В этот момент я подписал контракт со знаменитой записывающей фирмой BMG. Я понял, что, если сам не займусь денежным вопросом, каждый оркестрант в отдельности будет решать его для себя и оркестр рассыплется. Многие в этот момент уезжали – кто куда мог. Лиана Исакадзе уже практически договорилась с Германией, с городом Ингольштадт, о судьбе своего Грузинского камерного оркестра. Володя Спиваков занимался вопросом выезда "Виртуозов". Словом, я тоже стал предпринимать кое-какие усилия.
Дело в том, что, если из симфонического оркестра уедет один или два, даже три скрипача, их можно заменить. А в камерном жанре исчезновение одного скрипача из группы первых скрипок и замена его другим, пусть не хуже, будет означать месяца три серьезной работы, чтобы восстановить звучание всего оркестра.
Итак, у меня появилось несколько вариантов, но в конце концов выбор пал на Монпелье, город, в который я улетал семь лет назад к Рихтеру. И я вывез свой оркестр во Францию.
Местные власти во главе с мэром-социалистом месье Фрешем построили в Монпелье замечательный концертный зал – по последнему слову техники, – и им нужен был камерный оркестр, по возможности самый хороший и известный.

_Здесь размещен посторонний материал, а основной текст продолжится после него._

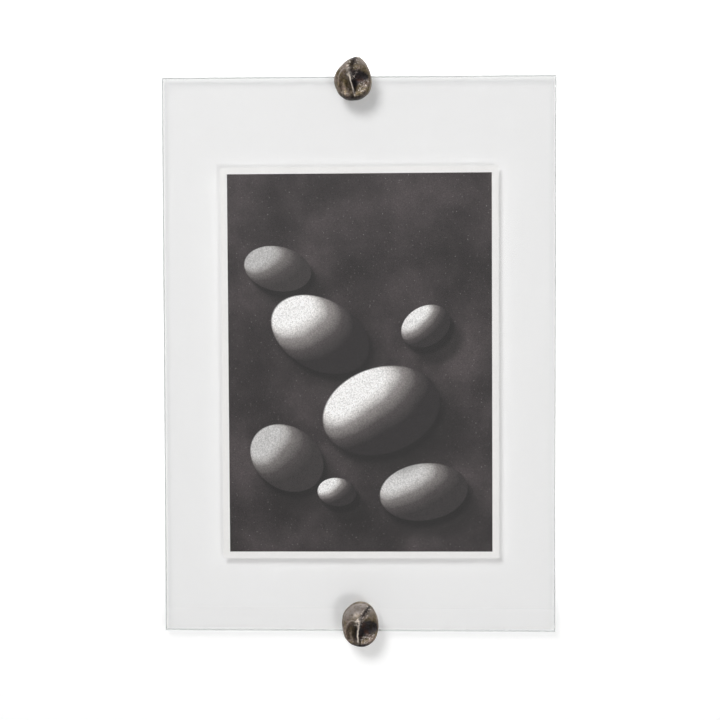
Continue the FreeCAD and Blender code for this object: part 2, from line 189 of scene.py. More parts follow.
def zinc_plate(name):
    """Bright zinc plate on rolled steel: bluish, with paler and duller patches."""
    material, tree, output = new_material(name)
    place = add(tree, "TexCoord").outputs["Object"]
    cloud = add(tree, "TexNoise", {
        "Vector": place, "Scale": 1 / (2 * MM), "Detail": 4.0,
    }).outputs[0]
    colour = add(tree, "ValToRGB", {0: cloud}, stops=(
        (0.3, "#8d949c"), (0.5, "#a9afb3"), (0.65, "#b9b8a6"), (0.8, "#9fa9b4"),
    )).outputs[0]
    spread = add(tree, "MapRange", {"Value": cloud, "To Min": 0.22, "To Max": 0.45}).outputs[0]
    grain = add(tree, "TexNoise", {
        "Vector": place, "Scale": 1 / (0.3 * MM), "Detail": 2.0,
    }).outputs[0]
    bump = add(tree, "Bump", {"Height": grain, "Strength": 0.2, "Distance": 0.02 * MM}).outputs[0]
    body = add(tree, "BsdfPrincipled", {
        "Base Color": colour, "Metallic": 1.0, "Roughness": spread, "Normal": bump,
    })
    tree.links.new(body.outputs[0], output.inputs["Surface"])
    return material


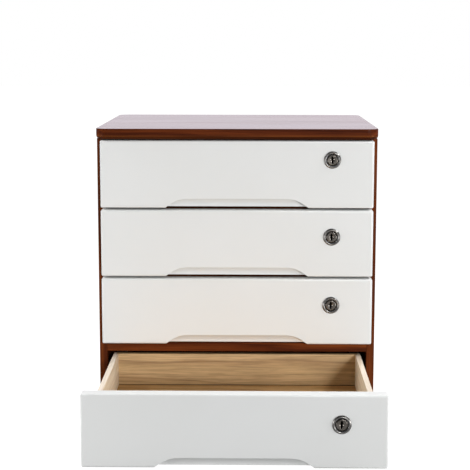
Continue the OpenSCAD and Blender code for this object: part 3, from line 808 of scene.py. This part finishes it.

Оркестранты выехали с мамами, детьми – и получилось восемьдесят с чем-то человек на круг, хотя в оркестре было всего двадцать. Средний возраст чуть выше сорока. Все довольны – теплая Франция, море, продукты питания есть, деньги тоже есть. Ну, счастье безмерное!
А в это время надо было по контракту записывать пластинку с музыкой Шуберта и Бетховена. Я с ними встретился за неделю до записи и пришел в ужас: проведя два месяца в Монпелье, они совершенно потеряли форму!.. Понятно, что люди обустраивались, происходила адаптация, но здесь-то надо было держать марку – от этого зависело все дальнейшее. Мы записались. Результат оказался хороший, но дался буквально кровью. Отклики музыкальных критиков были достаточно высоки, однако… Однако через полгода между нами произошло серьезное столкновение, и выяснилось, что мы стали совершенно разными, что у меня и музыкантов оказались различные цели.
Раньше музыканты жили в Москве, а я, возвращаясь с гастролей домой, репетировал с ними. Человек, много работающий там, в "райских кущах", имел в их глазах определенный авторитет. Теперь все поменялось. Теперь они сами почувствовали себя европейцами, и то, что я – человек из какой-то там Москвы – требовал от них нелимитированной отдачи в работе, их совершенно не устраивало. Понадобились невероятные усилия, чтобы снова расставить все по своим местам и работать, как того требовал уже завоеванный профессиональный авторитет. Дело осложняли и местные власти. Они тоже желали руководить, причем не считаясь с нашим менталитетом, нашими традициями.
В Кройте проводился первый фестиваль памяти Олега Кагана, где все выступали бесплатно, и оркестру, естественно, фестиваль тоже ничего не мог заплатить, не было средств. Вот этого не мог понять новый французский директор "Солистов Москвы – Монпелье". Он стучал кулаком, я отвечал соответственно. Он снова стучал кулаком, я тоже… Я ему просто сказал – ну, тогда и делай что хочешь. Разумеется, другими словами.
Это была последняя капля! На фестиваль памяти моего друга и изумительного музыканта, который, к сожалению, так рано ушел из жизни, я не мог поехать со своим оркестром. К сожалению, оркестранты поддержали нового директора. Я понял, что оркестр стал не моим, а французским и что новый жизненный уклад, ориентированный только на получение материальных благ, оказался превыше всего.
Я был просто потрясен. Мне казалось: как же так – ведь это люди, которые со мной выступали в Мюзикферайн, в Концертгебау, в Карнеги-холл, в лучших залах мира, познали славу, обласканы прессой! Я-то думал, что для музыканта это остается самым важным критерием, но… В общем, я понял, что многим совершенно неважно, где работать, в каком оркестре и где гастролировать. А лучше вообще не гастролировать, а просто сидеть на одном месте… Это был горький урок.
Наверное, в этом есть какая-то житейская мудрость, но мне она недоступна. Откуда тогда возьмется полет на сцене, и какой будет градус импровизации? Кончилось тем, что я был вынужден оставить оркестр сам. Я объявил, что на прежних условиях согласен продолжать работать, но никакие новые не принимаю. Я готов действовать так, как мы договаривались, и остаюсь верен данному слову. Если не можете или не хотите, значит, я с вами больше не работаю.
Так в декабре 1991 года я оказался в Москве, в Большом зале консерватории с тремя назначенными концертами в рамках фестиваля "Русская зима", но без оркестра. Надо было что-то делать. Ну, один концерт заменили на сольный, чему, похоже, публика была рада, поскольку я давно не играл сольные концерты в Большом зале. Затем на помощь со своим камерным оркестром пришел Александр Рудин, и мы сыграли программу, которая была объявлена. И Витя Третьяков помог. В общем, вышли из положения. Я тогда давал гневные интервью, почти политического характера: про оркестр, который остался за границей. И про себя, который остался без оркестра.